Alexandre Astier, créateur, scénariste et interprète de Kaamelott, a toujours eu l’ambition de dépasser le simple cadre de la comédie de format court qui a fait connaître la série sur M6. Lors des premiers livres, et en particulier du Livre I, il rêvait déjà d’explorer des récits relevant davantage de la grande épopée d’heroic fantasy, avec des créatures fantastiques, des combats spectaculaires et une atmosphère épique. Malheureusement, les contraintes budgétaires inhérentes à un programme court ne lui permettaient pas d’inclure des dragons, des batailles massives ou d’autres éléments spectaculaires caractéristiques du genre. Sur le petit écran, il devait donc composer avec des moyens limités, mais sur papier, les contraintes disparaissent : le dessin ouvre la porte à toutes les extravagances, sans limite autre que l’imagination de l’auteur.
En novembre 2008, Kaamelott (Tome 3) : L’énigme du coffre sort chez Casterman.
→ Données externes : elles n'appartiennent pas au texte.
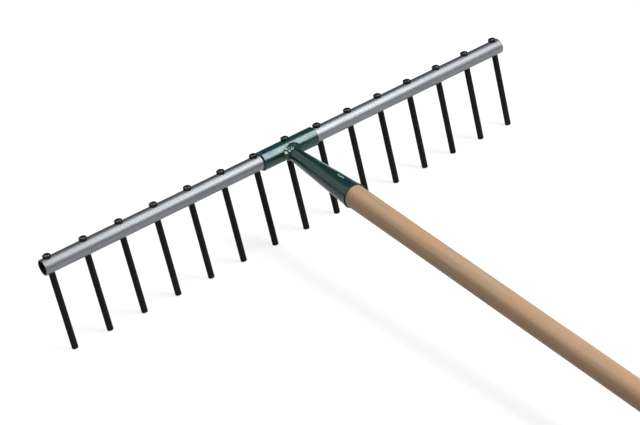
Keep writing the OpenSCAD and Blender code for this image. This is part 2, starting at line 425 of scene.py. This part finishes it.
def handle_wood():
    """Pale turned wood with rings, reddish patches and darker fibres along it."""
    material, tree, shader = surface("handle_wood", Specular_IOR_Level=0.3)
    fibres = noise(tree, IN_HANDLE, scale=1300, detail=5, roughness=0.65,
                   spread=(1, 1, 0.012))
    rings = noise(tree, IN_HANDLE, scale=170, detail=4, roughness=0.55,
                  spread=(1, 1, 0.03), distortion=0.6)
    patches = noise(tree, IN_HANDLE, scale=34, detail=3, roughness=0.5,
                    spread=(1, 1, 0.4))
    colour = blend(tree, remap(tree, rings, 0.32, 0.68), WOOD_DARK, WOOD_PALE)
    colour = blend(tree, remap(tree, patches, 0.42, 0.60, end=0.6), colour, WOOD_RED)
    colour = blend(tree, remap(tree, fibres, 0.5, 0.8, end=0.45), colour, WOOD_FIBRES)
    connect(tree, shader, Base_Color=colour,
            Roughness=remap(tree, fibres, 0.3, 0.8, *WOOD_ROUGH),
            Normal=bump(tree, fibres, distance=0.06, strength=0.6))
    return material


ALUMINIUM = aluminium()
GREEN = green_paint()
PLASTIC = tine_plastic()
WOOD = handle_wood()


# Head tube and collar, both along X

def tine_x(number):
    """Place along the tube of a tine, counted from 1."""
    return (number - (TINE_COUNT + 1) / 2) * TINE_PITCH


def pipe(outer, inner, length, edge):
    """Points and faces of a pipe along X with small chamfers."""
    half = length / 2
    profile = [(outer, edge - half), (outer, half - edge), (outer - edge, half),
               (inner + edge, half), (inner, half - edge), (inner, edge - half),
               (inner + edge, -half), (outer - edge, -half)]
    points, faces = revolve(profile, ROUND_SEGMENTS)
    return [(z, x, y) for x, y, z in points], faces


def drill(obj, reach):
    """Cuts the tines' holes within reach of the middle out of a finished piece."""
    radius = TINE_R + TINE_CLEAR
    half = 2 * COLLAR_R
    bar = [(0, -half), (radius, -half), (radius, half), (0, half)]
    bar_points, bar_faces = revolve(bar, TINE_SEGMENTS)
    points, faces = [], []
    for x in map(tine_x, range(1, TINE_COUNT + 1)):
        if abs(x) < reach:
            first = len(points)
            points += [(px + x, py, pz) for px, py, pz in bar_points]
            faces += [tuple(first + v for v in face) for face in bar_faces]
    mesh = bpy.data.meshes.new("drill")
    mesh.from_pydata([Vector(p) * MM for p in points], [], faces)
    cutter = bpy.data.objects.new("drill", mesh)
    bpy.context.scene.collection.objects.link(cutter)
    cutter.matrix_world = IN_HEAD
    cut = obj.modifiers.new("drill", "BOOLEAN")
    cut.operation = "DIFFERENCE"
    cut.solver = "EXACT"
    cut.object = cutter
    bpy.context.view_layer.update()
    evaluated = obj.evaluated_get(bpy.context.evaluated_depsgraph_get())
    drilled = bpy.data.meshes.new_from_object(evaluated)
    obj.modifiers.clear()
    obj.data = drilled
    drilled.shade_smooth()
    drilled.set_sharp_from_angle(angle=CREASE_ANGLE)
    bpy.data.objects.remove(cutter)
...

Fidèle à son habitude, Alexandre Astier ne délègue pas l’écriture et signe lui-même le scénario, garantissant ainsi une continuité avec l’univers original de la série.
C’est un vrai plaisir de constater le retour assumé de l’heroic fantasy dans ce tome. Cet univers retrouve ici une place centrale avec des éléments marquants comme la présence d’une créature marine impressionnante ou encore un orque en fauteuil roulant, idée originale qui détourne avec humour les codes du genre. On sent que Alexandre Astier s’amuse avec les archétypes classiques du fantastique pour les revisiter à la sauce Kaamelott. Ce mélange de mythologie, de créatures fantastiques et de burlesque fonctionne très bien et redonne une véritable identité épique à l’ensemble. Pour moi, c’est vraiment dans cet équilibre entre l’heroic fantasy et l’humour absurde que la série trouve toute sa force.
Les personnages mis en avant dans ce tome sont Perceval et Caradoc, comme cela avait déjà été amorcé dans le volume précédent. Les voir au premier plan est réjouissant, car ces deux figures emblématiques de la série se démarquent par leur humour décalé et leur logique absurde. Ce sont des « héros malgré eux » : maladroits, limités intellectuellement, mais profondément attachants. Leur duo fonctionne toujours à merveille, donnant au récit un rythme comique plaisant. En confiant le rôle principal à ces deux bras cassés, la bande dessinée s’éloigne un peu des figures plus nobles et sérieuses de Kaamelott pour mettre en avant le potentiel comique de l’univers. Cela permet aussi aux lecteurs de redécouvrir la légende arthurienne sous un angle inattendu.
L’un des grands points forts de ce tome reste sans conteste les dialogues. Leur fidélité au ton et à l’esprit des personnages de la série télévisée est cohérente. On retrouve le phrasé caractéristique, l’humour absurde et les répliques à contre-pied qui font tout le sel de Kaamelott. Cette authenticité dans l’écriture sauve la lecture, même dans les moments où l’intrigue peine à captiver. En entendant intérieurement les voix des acteurs à travers les bulles, le lecteur replonge immédiatement dans l’univers qu’il connaît et aime.
Steven Dupré continue de progresser sur le plan graphique, ou peut-être est-ce simplement que mon œil de lecteur s’habitue à son style. Dans ce tome, certaines planches se démarquent particulièrement, notamment celles où la pluie s’abat sur les personnages et les décors : l’ambiance y est immersive et maîtrisée. Toutefois, une réserve persiste dans sa représentation des chevaliers de Kaamelott. Caradoc, par exemple, est dessiné de façon peu flatteuse, presque repoussante, ce qui contraste parfois avec le capital sympathie qu’on associe au personnage. En dehors de ce défaut récurrent, l’ensemble est de très bonne facture : les décors, les créatures et l’action sont rendus avec dynamisme et précision. On sent une vraie patte artistique qui s’affirme de tome en tome.
Kaamelott (Tome 3) : L’énigme du coffre s’inscrit comme une belle réussite dans la continuité de la série Kaamelott en bande dessinée. Il parvient à équilibrer l’heroic fantasy et l’humour absurde, en mettant en avant des personnages secondaires devenus cultes. Si certains choix graphiques peuvent diviser, la fidélité des dialogues et la cohérence de l’univers compensent largement. C’est une lecture plaisante, à la fois drôle et dépaysante, qui confirme que l’adaptation en bande dessinée a trouvé sa voie.